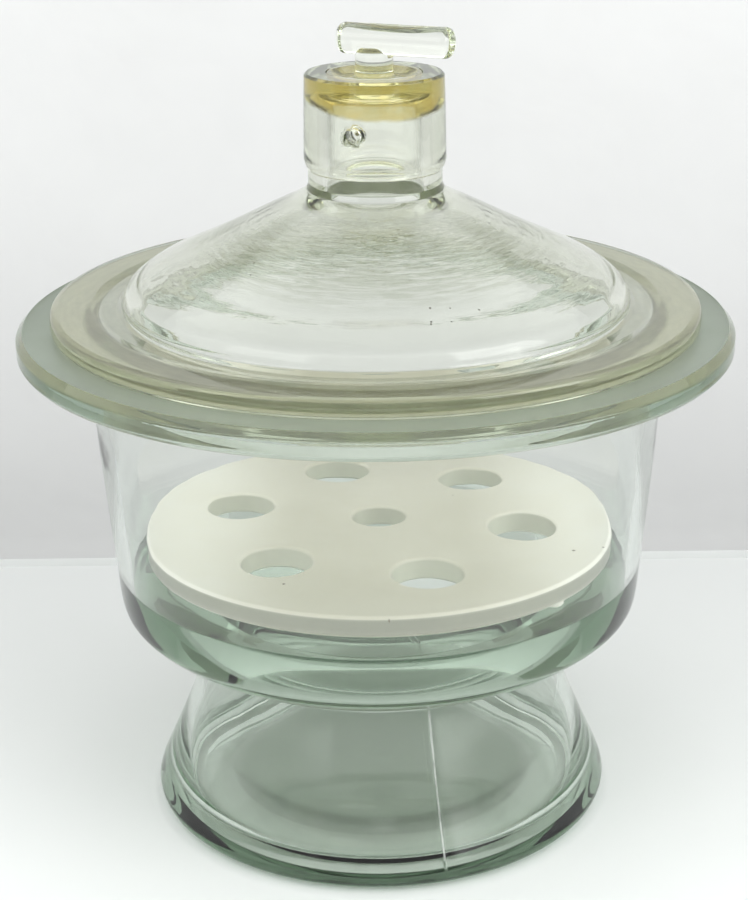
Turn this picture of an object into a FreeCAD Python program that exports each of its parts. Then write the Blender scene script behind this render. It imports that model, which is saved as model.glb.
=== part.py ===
import FreeCAD, Part
import os
import Sketcher

# Glass laboratory desiccator: a flanged bowl on a flared foot, a domed lid with a
# thick neck, a hollow ground stopper with a rod handle, a perforated porcelain
# plate, and a film of grease in each ground joint.  Millimetres.  Z is the common
# axis of every turned piece and z = 0 is the plane the foot stands on.

os.makedirs("parts", exist_ok=True)
doc = FreeCAD.newDocument("desiccator")
Vector = FreeCAD.Vector

# ---------------------------------------------------------------- dimensions
# Each profile is a closed outline in the XZ plane, given as rows of
# (corner name, radius, height).  Each corner becomes two sheet cells named
# <piece>_<corner>_rad and <piece>_<corner>_hgt.  A text value is a sheet formula.

BOWL = [
    # underside of the foot: shallow recess, then the flat ring it stands on
    ("recess_mid", 0.0, 4.2), ("recess_a", 62.0, 3.0), ("stand_in", 76.5, 0.0),
    ("stand_out", 87.2, 0.0), ("foot_low", 92.2, 3.0), ("foot_max", 93.1, 5.6),
    # flared foot up to the waist
    ("foot_a", 92.3, 8.8), ("foot_b", 90.1, 13.8), ("foot_c", 85.1, 25.0),
    ("foot_d", 77.9, 42.5), ("foot_e", 70.9, 62.5), ("waist", 69.6, 66.6),
    # underside of the heavy shoulder
    ("shoulder_a", 73.2, 68.5), ("shoulder_b", 84.1, 73.6),
    ("shoulder_c", 94.0, 79.4), ("shoulder_d", 100.9, 84.7),
    ("shoulder_e", 103.6, 88.6),
    # outside of the tapered wall
    ("wall_a", 105.6, 106.0), ("wall_b", 107.5, 127.5), ("wall_c", 109.2, 148.8),
    ("wall_d", 110.5, 170.0), ("wall_top", 111.6, 192.6),
    # wide flange
    ("flange_under", 136.5, 192.6), ("flange_low", 138.1, 194.4),
    ("flange_high", 138.1, 200.0), ("flange_edge", 135.6, 202.7),
    ("mouth", 107.4, 202.7), ("mouth_in", 106.3, 201.2),
    # inside of the wall down to the ledge that carries the plate
    ("in_d", 105.3, 170.0), ("in_c", 103.9, 148.8), ("in_b", 102.2, 127.5),
    ("in_a", 100.7, 110.0), ("ledge_out", 100.2, 104.0), ("ledge_in", 78.0, 104.0),
    # throat and lower chamber
    ("throat_a", 67.0, 95.0), ("throat_b", 61.6, 83.0), ("throat_c", 60.6, 72.0),
    ("lower_a", 62.8, 63.0), ("lower_b", 70.9, 42.5), ("lower_c", 78.0, 25.0),
    ("lower_d", 81.4, 13.0), ("floor_out", 81.0, 7.6), ("floor_a", 66.0, 7.4),
    ("boss_a", 52.0, 10.6), ("boss_b", 30.0, 12.0), ("floor_mid", 0.0, 12.4),
]

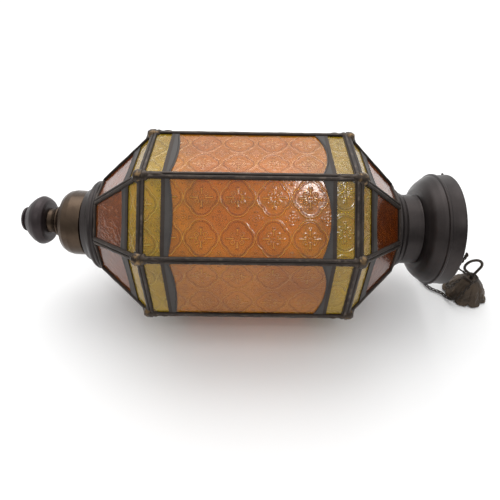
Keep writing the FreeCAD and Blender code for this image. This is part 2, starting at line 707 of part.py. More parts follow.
def centre_on_middle(shape):
    copy = shape.copy()
    copy.translate(Vector(MIDDLE_X, 0, 0))
    return copy


def lying_pieces():
    pieces = {name: [lie_down(s) for s in solids] for name, solids in shell_pieces().items()}
    for name, solids in cup_pieces().items():
        pieces[name] = [lie_down(sit_crooked(s)) for s in solids]
    pieces["bottom_collar"] = [lie_down(bottom_collar())]
    pieces["neck_collar"] = [lie_down(neck_collar())]
    pieces["neck_tube"] = [lie_down(neck_tube())]
    crown_shape = lie_down(crown())
    pieces["crown"] = [crown_shape]
    pieces["rim_eyelets"] = [rim_eyelet(name, crown_shape) for name in CHAIN_ROUTES]
    for name in CHAIN_ROUTES:
        pieces[name] = [chain(name)]
    pieces["gather_ring"] = [gather_ring()]
    pieces["leaf_cap"] = [leaf_cap()]
    pieces["eye_washer"] = [eye_washer()]
    pieces["hanging_eye"] = [hanging_eye()]
    return pieces


def main():
    os.makedirs("parts", exist_ok=True)
    for name, solids in sorted(lying_pieces().items()):
        finished = [centre_on_middle(s) for s in solids]
        shape = finished[0] if len(finished) == 1 else Part.makeCompound(finished)
        shape.exportStep("parts/%s.step" % name)


main()
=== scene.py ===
import math
import bpy
import numpy as np
from mathutils import Matrix, Vector


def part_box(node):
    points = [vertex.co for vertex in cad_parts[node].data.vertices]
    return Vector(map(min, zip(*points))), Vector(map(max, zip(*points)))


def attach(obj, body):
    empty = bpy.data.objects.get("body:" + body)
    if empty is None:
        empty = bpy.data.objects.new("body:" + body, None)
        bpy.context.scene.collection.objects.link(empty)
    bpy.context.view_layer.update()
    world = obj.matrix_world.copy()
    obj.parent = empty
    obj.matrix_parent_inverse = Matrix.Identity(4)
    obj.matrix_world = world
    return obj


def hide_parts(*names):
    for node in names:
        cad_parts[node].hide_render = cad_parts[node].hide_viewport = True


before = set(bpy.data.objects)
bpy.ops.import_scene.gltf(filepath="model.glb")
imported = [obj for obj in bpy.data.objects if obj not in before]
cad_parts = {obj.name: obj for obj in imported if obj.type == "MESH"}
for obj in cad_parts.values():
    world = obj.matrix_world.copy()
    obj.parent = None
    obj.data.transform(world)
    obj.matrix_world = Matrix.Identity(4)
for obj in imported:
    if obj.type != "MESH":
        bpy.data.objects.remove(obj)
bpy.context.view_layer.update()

# Glass candle lantern lying on one of its eight sides. Shapes are worked out in millimetres, with
# x along the lantern's axis from the middle of its body towards the crown, and are then placed in
# the frame in metres.

MM = 0.001
SIDES = 8
HALF_TURN = math.pi / SIDES
BODY_R = 115.0
BODY_LENGTH = 224.0
LOWER_TAPER = 66.0
LOWER_RING_R = 57.0
UPPER_TAPER = 60.0
UPPER_RING_R = 56.0
FOOT_X = -BODY_LENGTH / 2 - LOWER_TAPER     # plane where the lower taper ends
HEAD_X = BODY_LENGTH / 2 + UPPER_TAPER      # plane where the upper taper ends
TUBE_FREE = 31.3                # tube past the upper taper
CROWN_DEPTH = 37.2              # from the tube's end to the crown's rim
CROWN_ENTRY = 15.0              # crown inside the tube
CUP_MOUTH_X = -200.0
CUP_FOOT_X = CUP_MOUTH_X - 39.0
CUP_FLOOR_X = CUP_FOOT_X + 4.0
CUP_TILT = math.radians(3.0)
CUP_SHIFT = 2.0 / math.sqrt(2)  # of the loose cup, up and back
STUD_BORE_R = 3.05
PAN_X = CUP_FLOOR_X + 29.0 - 5.0                    # drip pan, just under the socket's rim
CANDLE_FOOT_X = CUP_FLOOR_X + 1.5 + 4.0 + 1.5 + 0.1  # on socket foot, nut and stud, with a gap
CANDLE_R = 11.2
CANDLE_LENGTH = 106.0
EYELET_R = 67.3                 # of the chains' roots, about the lantern's axis
GATHER_R = 8.0
GATHER_Z = 31.3
EYE_R = 11.0                    # bend of the eye
EYE_HEIGHT = 20.0               # from the foot of the eye to the centre of its bend
EYE_FOOT_Z = 33.6

LIP = 1.2               # glass below the outer face of the came
GLASS_T = 2.6
BAR = 4.5               # came along the long edges of a pane
LAP = 1.2               # glass under the lip
GLASS_STEP = 0.62       # grid of the embossed faces

low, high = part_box("body_frame_1")
MIDDLE_X = (low.x + high.x) / 2 / MM
AXIS_Z = low.z / MM + BODY_R * math.cos(HALF_TURN)


# ---- surfaces ----
def full_turn(count):
    """Equal steps of angle round a circle."""
    return np.linspace(0.0, 2 * math.pi, count, endpoint=False)


def unit(v):
    return v / np.linalg.norm(v)


def quads(rows, columns, wrap_rows=False, wrap_columns=False):
    """Corner numbers of the cells of a grid of points, wrapping round where asked."""
    i, j = np.meshgrid(np.arange(rows if wrap_rows else rows - 1),
                       np.arange(columns if wrap_columns else columns - 1), indexing="ij")
    i2 = (i + 1) % rows
    j2 = (j + 1) % columns
    corners = [i * columns + j, i2 * columns + j, i2 * columns + j2, i * columns + j2]
    return np.stack(corners, axis=-1).reshape(-1, 4)


def enclosed(points, faces):
    """Signed volume inside faces: the sum of the tetrahedra from the origin to each fan triangle."""
    total = 0.0
    for face in faces:
        p = points[face]
        fan = np.cross(p[..., 1:-1, :], p[..., 2:, :])
        total += float((fan * p[..., :1, :]).sum())
    return total


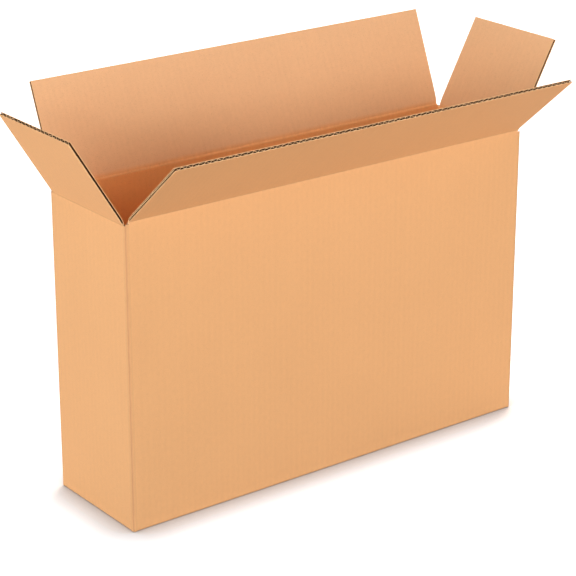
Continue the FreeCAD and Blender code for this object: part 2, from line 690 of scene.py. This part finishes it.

_ _ _ _ _

• [WHAT THE TASK ASKS] From the first line of the records above to the line that contains "# <piece>_<corner>_rad and", quote each line exactly.

• [FINISHED ANSWER]
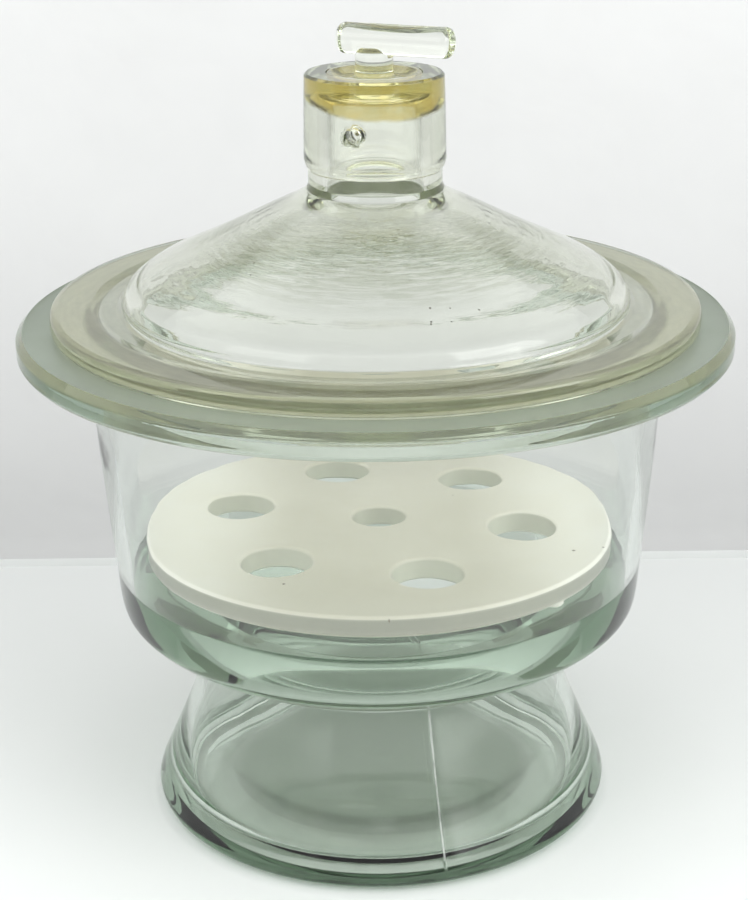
Turn this picture of an object into a FreeCAD Python program that exports each of its parts. Then write the Blender scene script behind this render. It imports that model, which is saved as model.glb.
=== part.py ===
import FreeCAD, Part
import os
import Sketcher

# Glass laboratory desiccator: a flanged bowl on a flared foot, a domed lid with a
# thick neck, a hollow ground stopper with a rod handle, a perforated porcelain
# plate, and a film of grease in each ground joint.  Millimetres.  Z is the common
# axis of every turned piece and z = 0 is the plane the foot stands on.

os.makedirs("parts", exist_ok=True)
doc = FreeCAD.newDocument("desiccator")
Vector = FreeCAD.Vector

# ---------------------------------------------------------------- dimensions
# Each profile is a closed outline in the XZ plane, given as rows of
# (corner name, radius, height).  Each corner becomes two sheet cells named
# <piece>_<corner>_rad and <piece>_<corner>_hgt.  A text value is a sheet formula.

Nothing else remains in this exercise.